Konstantinidis and Shanks (2014) assessed conscious knowledge in the Iowa Gambling Task by interjecting during the task and asking participants: “Tell me all you know about what is going in the game” and “Tell me how you feel about the game.” The authors also asked participants to place wagers on their earnings to examine their confidence on their decisions. Findings from this study show that acquired conscious knowledge—instead of the activation of implicit somatic states as proposed by the somatic marker hypothesis—is the main influence in decision strategies employed in the Iowa Gambling Task.
The original vision for the somatic marker hypothesis was to explain the severe impairments in decision-making in social and personal domains seen in patients with certain types of damage to prefrontal brain areas (Konstantinidis and Shanks, 2014).

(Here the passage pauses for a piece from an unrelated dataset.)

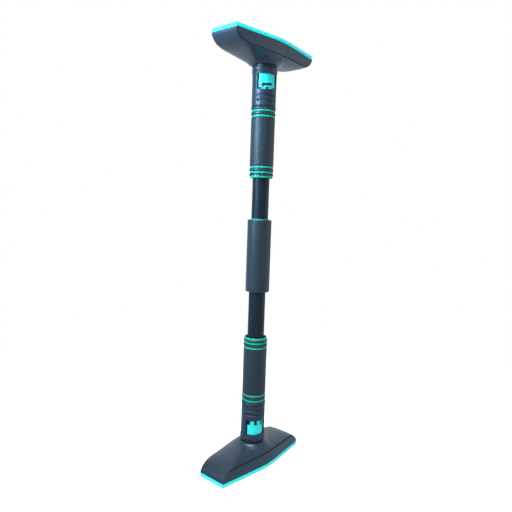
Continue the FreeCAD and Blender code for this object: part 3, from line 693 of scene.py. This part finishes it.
columns = len(ARROW_COLUMNS)
bpy.ops.object.select_all(action="DESELECT")
bpy.ops.mesh.primitive_grid_add(x_subdivisions=columns - 1, y_subdivisions=2, size=2.0)
arrow = bpy.context.object
arrow.name = "upper_arrow_print"
for vertex in arrow.data.vertices:
    column = round((vertex.co.x + 1.0) / 2.0 * (columns - 1))
    sideways, half_height = ARROW_COLUMNS[column]
    bearing = math.radians(ARROW_AZIMUTH) + sideways / ARROW_RADIUS
    level = ARROW_LEVEL + ARROW_TILT * sideways + vertex.co.y * half_height
    vertex.co = Vector((ARROW_RADIUS * math.cos(bearing), ARROW_RADIUS * math.sin(bearing), level)) * MM
apply_modifier(arrow, "SOLIDIFY", thickness=ARROW_THICKNESS * MM, offset=1.0)
ink = machined_plastic("black_print", (0.012, 0.014, 0.016, 1.0), 0.45)
fit(arrow, ink, "black_plastic", "upper_lock")

# ------------------------------------------------------------------ inside of the sleeves
# A steel tube that turns on the foot's spindle, with a toothed lock ring welded on it, a drive
# screw pinned in it and a plastic bush that guides the inner tube.


def coated_steel_finish(name, colour, roughness):
    """Baked powder coat: orange peel, slight gloss changes and thin rub marks along the tube."""
    material, make = new_material(name)
    cloud = noise(make, 20.0, 3.0)
    peel = noise(make, 620.0, 2.0)
    rubs = ramp(make, noise(make, 80.0, 5.0, (1.0, 1.0, 0.06)), 0.60, 0.76)
    tone = blend_colours(make, cloud, shaded(colour, 0.90), shaded(colour, 1.10))
    tone = blend_colours(make, rubs * 0.25, tone, shaded(colour, 2.2))
    normal = make.node("Bump", {}, {"Strength": 0.3, "Distance": 0.00008, "Height": peel})
    shader = make.node("BsdfPrincipled", {}, {
        "Base Color": tone, "Normal": normal, "Specular IOR Level": 0.24,
        "Roughness": roughness + 0.10 * cloud - 0.08 * rubs})
    make.node("OutputMaterial", {}, {"Surface": shader})
    return material


coated_steel = coated_steel_finish("coated_steel", (0.005, 0.009, 0.015, 1.0), 0.34)
black_plastic = moulded_plastic("black_plastic", (0.018, 0.018, 0.020, 1.0), 0.45)
repaint(coated_steel, "outer_tube")
repaint(zinc, "hub_pins", "drive_pin", "screw_plug", "drive_screw", "lock_ring")
repaint(black_plastic, "guide_bush")

# ------------------------------------------------------------------ ring carriers and end caps
# Turned-looking slate mouldings pressed on the ends of each sleeve, with two seats each for the
# green rings; the carrier has a small flange where it turns against the lock housing.
SLEEVE_RADIUS = 18.05               # inner radius of all that is drawn over the steel sleeve
RING_LEVELS = (123.1, 133.0, 226.4, 235.9)
RING_HEIGHT = 3.8
SEAT_RADIUS = 20.2
CARRIER_RADIUS = 22.8


def seat(level):
    """The groove that a ring lies in, with a narrow relief at each side of the ring."""
    return [(CARRIER_RADIUS, level - 1.0), (22.3, level - 0.7), (21.0, level - 0.7), (SEAT_RADIUS, level),
            (SEAT_RADIUS, level + RING_HEIGHT), (21.0, level + RING_HEIGHT + 0.7),
            (22.3, level + RING_HEIGHT + 0.7), (CARRIER_RADIUS, level + RING_HEIGHT + 1.0)]


CARRIER_FLANGE = [(SLEEVE_RADIUS, 111.0), (19.7, 111.0), (19.7, 116.6), (22.0, 117.0),
                  (23.4, 117.7), (23.4, 119.0), (22.5, 120.3)]
carrier = lathe("lower_carrier", CARRIER_FLANGE + seat(RING_LEVELS[0]) + seat(RING_LEVELS[1])[:4]
                + [(SEAT_RADIUS, 137.0), (SLEEVE_RADIUS, 137.0)], 0.2)
smooth(carrier, 40.0)
fit_both_ends(carrier, "carrier", slate, "slate_plastic", "sleeve", "ring_carrier")

CAP_MOUTH = [(CARRIER_RADIUS, 243.1), (22.1, 243.8), (SLEEVE_RADIUS, 243.8)]
cap = lathe("lower_cap", [(SLEEVE_RADIUS, RING_LEVELS[2]), (SEAT_RADIUS, RING_LEVELS[2])]
            + seat(RING_LEVELS[2])[4:] + seat(RING_LEVELS[3]) + CAP_MOUTH, 0.2)
smooth(cap, 40.0)
fit_both_ends(cap, "cap", slate, "slate_plastic", "sleeve", "end_cap")

# ------------------------------------------------------------------ green rings
# Two glossy green rings in each carrier and each cap, and one rounded ring that closes the mouth
# of the sleeve.
GREEN = (0.002, 0.35, 0.21, 1.0)
green_plastic = gloss_plastic("green_plastic", GREEN, 0.30)


def accent_ring(name, level):
    return lathe(name, [
        (SEAT_RADIUS + 0.05, level + 0.05), (21.7, level + 0.05), (22.2, level + 0.7),
        (22.2, level + RING_HEIGHT - 0.7), (21.7, level + RING_HEIGHT - 0.05),
        (SEAT_RADIUS + 0.05, level + RING_HEIGHT - 0.05)], 0.25)


for name, first, second, node in (("carrier_ring", 0, 1, "carrier_rings"), ("cap_ring", 2, 3, "cap_rings")):
    for number, place in enumerate((first, second), start=1):
        ring = accent_ring("lower_%s_%d" % (name, number), RING_LEVELS[place])
        smooth(ring, 40.0)
        fit_both_ends(ring, "%s_%d" % (name, number), green_plastic, "green_plastic", "sleeve", node)

mouth = lathe("lower_mouth_ring", [
    (19.7, 243.85), (21.7, 243.85), (21.7, 246.6), (21.3, 247.6), (20.7, 248.0), (20.1, 247.7),
    (19.7, 246.8)], 0.25)
smooth(mouth, 50.0)
fit_both_ends(mouth, "mouth_ring", green_plastic, "green_plastic", "sleeve", "end_ring")

# ------------------------------------------------------------------ end grips
# Soft slate sleeves of closed-cell foam, drawn over the steel tubes, with moulded rounded ends.
GRIP_RADIUS = 22.4


def foam_finish(name, colour):
    """Skinned foam: tiny cells under a soft matt skin, with slow changes of tone."""
    material, make = new_material(name)
    cloud = noise(make, 16.0, 3.0)
    cells = make.node("TexVoronoi", {}, {"Vector": make.node("TexCoord", {}, {}, "Object"), "Scale": 1100.0})
    skin = noise(make, 260.0, 3.0)
    tone = blend_colours(make, cloud, shaded(colour, 0.91), shaded(colour, 1.09))
    tone = blend_colours(make, ramp(make, cells, 0.5, 0.9) * 0.2, tone, shaded(colour, 0.6))
    height = 0.6 * cells + 0.4 * skin
    normal = make.node("Bump", {}, {"Strength": 0.4, "Distance": 0.0001, "Height": height})
    shader = make.node("BsdfPrincipled", {}, {
        "Base Color": tone, "Normal": normal, "Roughness": 0.40 + 0.12 * cloud + 0.05 * skin,
        "Specular IOR Level": 0.40, "Sheen Weight": 0.04, "Sheen Roughness": 0.5})
    make.node("OutputMaterial", {}, {"Surface": shader})
    return material


foam = foam_finish("slate_foam", (0.011, 0.018, 0.026, 1.0))
grip = lathe("lower_grip_foam", [
    (SLEEVE_RADIUS, 137.05), (21.5, 137.05), (22.2, 137.4), (GRIP_RADIUS, 138.3), (GRIP_RADIUS, 225.0),
    (22.2, 225.9), (21.5, 226.15), (SLEEVE_RADIUS, 226.15)], 0.15)
smooth(grip, 40.0)
upper_grip = fit_both_ends(grip, "grip_foam", foam, "slate_foam", "sleeve", "end_grip")

# ------------------------------------------------------------------ inner tube and centre grip
# The powder-coated steel tube that both sleeves draw on, with a brass nut pinned in each end.  A
# thin green liner and a thick foam grip sit at its middle.
LINER_RADIUS = 17.35
CENTRE_GRIP_RADIUS = 22.8
brass = plated_steel("brass", (0.72, 0.53, 0.25, 1.0), 0.24, (1.0, 1.0, 24.0))
repaint(coated_steel, "inner_tube")
repaint(brass, "drive_nut")
repaint(zinc, "nut_pins")
repaint(green_plastic, "grip_liner")

middle_grip = lathe("centre_grip_foam", [
    (LINER_RADIUS, 336.5), (21.7, 336.5), (22.5, 336.9), (CENTRE_GRIP_RADIUS, 337.9),
    (CENTRE_GRIP_RADIUS, 472.1), (22.5, 473.1), (21.7, 473.5), (LINER_RADIUS, 473.5)], 0.15)
smooth(middle_grip, 40.0)
fit(middle_grip, foam, "slate_foam", "middle", "centre_grip")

Beer (2017) comments on the applicability of the somatic marker hypothesis for explaining optimal decisions in social situations, which are guided by the way in which one processes emotional information elicited by the situation. She cites studies showing that patients that do not have afferent feedback of emotional arousal, as in the case of patients with spinal cord injuries, perform well on the Iowa Gambling Task. This is one of the reasons why research aiming to address the role of emotion in social cognition is relying less on the somatic marker hypothesis and more on the dual-process theories. The dual-process theories posit that two modes of reasoning (automatic and controlled) shape judgment and decision and facilitate the study of the neural underpinnings of emotion in social cognition (Beer, 2017).
Another application of the somatic marker hypothesis is in studying the decision-making processes involved in opiate use. The deficits in decision-making associated with opiate use suggest that substance users may experience abnormal somatic states involving reward and punishment (Biernacki et al., 2018).
Ultimately, the somatic marker hypothesis is not an all-encompassing theory for explaining the relationship between emotional states and decision-making, but it provides a reasonable paradigm for analyzing how somatic states influence the actions we take under uncertainty.